- [The problem]
Repeat every line of the material, character for character.

══ Provided material

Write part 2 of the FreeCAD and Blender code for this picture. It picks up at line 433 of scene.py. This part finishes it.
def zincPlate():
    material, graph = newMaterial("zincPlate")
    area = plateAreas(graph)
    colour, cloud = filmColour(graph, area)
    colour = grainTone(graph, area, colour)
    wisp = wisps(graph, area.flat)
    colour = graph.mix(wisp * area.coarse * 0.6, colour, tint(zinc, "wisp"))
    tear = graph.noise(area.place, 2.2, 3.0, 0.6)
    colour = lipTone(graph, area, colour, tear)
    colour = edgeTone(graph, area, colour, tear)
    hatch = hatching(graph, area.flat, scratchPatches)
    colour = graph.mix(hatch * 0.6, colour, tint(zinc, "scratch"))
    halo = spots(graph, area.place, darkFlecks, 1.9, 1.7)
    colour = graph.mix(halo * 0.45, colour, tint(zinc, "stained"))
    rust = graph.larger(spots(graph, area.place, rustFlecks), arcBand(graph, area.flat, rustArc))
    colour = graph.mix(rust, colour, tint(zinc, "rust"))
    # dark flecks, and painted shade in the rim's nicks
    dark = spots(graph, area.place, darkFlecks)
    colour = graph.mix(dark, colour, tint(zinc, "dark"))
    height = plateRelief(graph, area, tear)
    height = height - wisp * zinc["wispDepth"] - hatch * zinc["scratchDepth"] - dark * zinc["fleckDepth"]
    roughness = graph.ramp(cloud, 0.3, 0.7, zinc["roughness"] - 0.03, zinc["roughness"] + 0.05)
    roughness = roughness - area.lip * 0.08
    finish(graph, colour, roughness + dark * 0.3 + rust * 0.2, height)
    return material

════

- [Response]
Write part 2 of the FreeCAD and Blender code for this picture. It picks up at line 433 of scene.py. This part finishes it.
def zincPlate():
    material, graph = newMaterial("zincPlate")
    area = plateAreas(graph)
    colour, cloud = filmColour(graph, area)
    colour = grainTone(graph, area, colour)
    wisp = wisps(graph, area.flat)
    colour = graph.mix(wisp * area.coarse * 0.6, colour, tint(zinc, "wisp"))
    tear = graph.noise(area.place, 2.2, 3.0, 0.6)
    colour = lipTone(graph, area, colour, tear)
    colour = edgeTone(graph, area, colour, tear)
    hatch = hatching(graph, area.flat, scratchPatches)
    colour = graph.mix(hatch * 0.6, colour, tint(zinc, "scratch"))
    halo = spots(graph, area.place, darkFlecks, 1.9, 1.7)
    colour = graph.mix(halo * 0.45, colour, tint(zinc, "stained"))
    rust = graph.larger(spots(graph, area.place, rustFlecks), arcBand(graph, area.flat, rustArc))
    colour = graph.mix(rust, colour, tint(zinc, "rust"))
    # dark flecks, and painted shade in the rim's nicks
    dark = spots(graph, area.place, darkFlecks)
    colour = graph.mix(dark, colour, tint(zinc, "dark"))
    height = plateRelief(graph, area, tear)
    height = height - wisp * zinc["wispDepth"] - hatch * zinc["scratchDepth"] - dark * zinc["fleckDepth"]
    roughness = graph.ramp(cloud, 0.3, 0.7, zinc["roughness"] - 0.03, zinc["roughness"] + 0.05)
    roughness = roughness - area.lip * 0.08
    finish(graph, colour, roughness + dark * 0.3 + rust * 0.2, height)
    return material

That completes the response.